Episode Description
Sten interviews Adam Correa, CFP®, Vice President of Financial Planning at LPL, who supports financial planning adoption across a massive advisor network (30,000 advisors, 2,000+ 1:1 engagements, 500+ presentations). Adam shares his unconventional path into financial advice—starting in fintech at eMoney, becoming an advisor, then transitioning into an LPL home office coaching role focused on helping advisors move into a planning-led, fee-for-service model.
Together, they unpack the “head trash” many advisors face about charging for advice, the real reason some advisors outperform (communication + EQ, not just IQ), and why the industry is rapidly shifting away from product-centered value toward holistic, planning-driven client relationships. Adam emphasizes that advisors must self-reflect on their book of business, focus on ideal clients, streamline their planning process, and embrace tools (including AI) to create capacity. Sten reinforces that offering planning as a standalone service creates optionality, improves client trust, increases AUM long-term, and transforms the advisor from a “salesperson” into a “problem solver.”
Key Takeaways
- Financial planning isn’t “one-size-fits-all.”
- Adam emphasizes planning varies by practice and client type—what matters is aligning it with your ideal client and service model.
- The best advisors don’t win because they’re the smartest — they win because they communicate best.
- Sten and Adam both agree that communication, storytelling, and client connection are the “10X skill.”
- EQ builds buy-in faster than IQ.
- Advisors can build amazing plans, but if the client doesn’t feel understood, they won’t act.
- Most advisors are overloaded because they never “self-reflect” as business owners.
- Advisors get stuck serving too many clients, which kills their capacity to deliver real planning.
- You must identify your ideal client—and stop building a random book.
- The old “anyone with a financial pulse” model creates burnout and limits growth.

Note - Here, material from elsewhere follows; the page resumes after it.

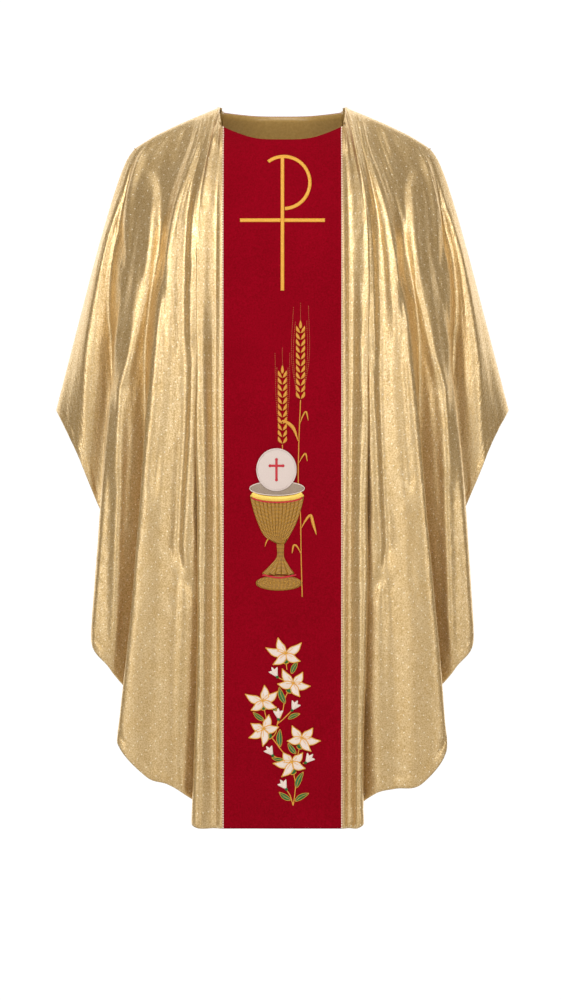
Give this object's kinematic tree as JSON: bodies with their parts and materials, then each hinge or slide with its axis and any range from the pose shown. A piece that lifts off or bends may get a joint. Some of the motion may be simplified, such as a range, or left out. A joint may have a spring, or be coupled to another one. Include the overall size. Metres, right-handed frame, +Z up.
{
  "type": "chasuble",
  "caption": "Gothic chasuble of gold lame with a crimson orphrey down front and back, embroidered with an emblem, wheat, a chalice and host, and lilies; draped as worn.",
  "frame": {"origin": "on the axis of the wearer's neck, at the height where the garment lies on the shoulders beside the neck", "axes": "+Z up, +X to the wearer's left, the front faces -Y"},
  "size_m": [0.812, 0.2929, 1.2781],
  "materials": {
    "gold_lame": "woven metallic lame, satin sheen with a fine sparkle and small raised dots",
    "crimson_cloth": "matte crimson cloth with a fine nap",
    "satin_lining": "smooth satin",
    "stiffening": "matte woven stiffening",
    "piping_cord": "twisted pale cord",
    "gold_thread": "satin stitch",
    "old_gold_thread": "dense tatami stitch",
    "white_thread": "satin stitch",
    "grey_thread": "open stitch",
    "red_thread": "satin stitch",
    "green_thread": "satin stitch"
  },
  "bodies": {
    "root": {"back_emblem_bow": "gold_thread", "back_emblem_left_arm": "gold_thread", "back_emblem_right_arm": "gold_thread", "back_emblem_upright": "gold_thread", "back_left_lame_panel": "gold_lame", "back_left_piping": "piping_cord", "back_lining": "satin_lining", "back_neck_facing": "satin_lining", "back_orphrey": "crimson_cloth", "back_orphrey_stiffening": "stiffening", "back_right_lame_panel": "gold_lame", "back_right_piping": "piping_cord", "chalice_bowl": "old_gold_thread", "chalice_foot": "old_gold_thread", "chalice_foot_line": "red_thread", "chalice_mouth": "grey_thread", "chalice_rim_band": "gold_thread", "chalice_rim_line": "red_thread", "chalice_stem": "old_gold_thread", "front_emblem_bow": "gold_thread", "front_emblem_left_arm": "gold_thread", "front_emblem_right_arm": "gold_thread", "front_emblem_upright": "gold_thread", "front_left_lame_panel": "gold_lame", "front_left_piping": "piping_cord", "front_lining": "satin_lining", "front_neck_facing": "satin_lining", "front_orphrey": "crimson_cloth", "front_orphrey_stiffening": "stiffening", "front_right_lame_panel": "gold_lame", "front_right_piping": "piping_cord", "host": "white_thread", "host_cross": "red_thread", "left_shoulder_stay_tape": "stiffening", "lily_1": "white_thread", "lily_2": "white_thread", "lily_3": "white_thread", "lily_4": "white_thread", "lily_5": "white_thread", "lily_6": "white_thread", "lily_bud_1": "white_thread", "lily_bud_2": "white_thread", "lily_bud_3": "white_thread", "lily_bud_4": "white_thread", "lily_bud_5": "white_thread", "lily_bud_6": "white_thread", "lily_stems_and_leaves": "green_thread", "right_shoulder_stay_tape": "stiffening", "wheat_leaf_large_left": "gold_thread", "wheat_leaf_large_right": "gold_thread", "wheat_leaf_lower": "gold_thread", "wheat_leaf_middle": "gold_thread", "wheat_leaf_upper": "gold_thread", "wheat_short_ear": "gold_thread", "wheat_short_stalk": "gold_thread", "wheat_tall_ear": "gold_thread", "wheat_tall_stalk": "gold_thread"}
  },
  "joints": []
}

- Advisors need to stop leading with investment performance conversations.
- Adam suggests “shock therapy”: push the statement aside and ask, “What’s important about money to you?”
- AI won’t replace advisors—but it will replace advisors who don’t evolve.
- Adam explains AI can become a paraplanner-like assistant, freeing time and increasing scale, but the human coaching role remains irreplaceable.
- Fee-for-service planning removes conflict of interest and increases trust.
- Adam highlights a key point: paying directly for advice can feel more objective than “free plans” attached to product incentives.
- Charging planning fees doesn’t cannibalize AUM — it can jumpstart it.
- Adam states LPL data shows active planners grow faster, and planning often leads to larger, stickier relationships.
- Planning-first relationships create better clients and filter out bad ones.
- If someone isn’t responsive during planning, you get paid and you avoid years of headaches.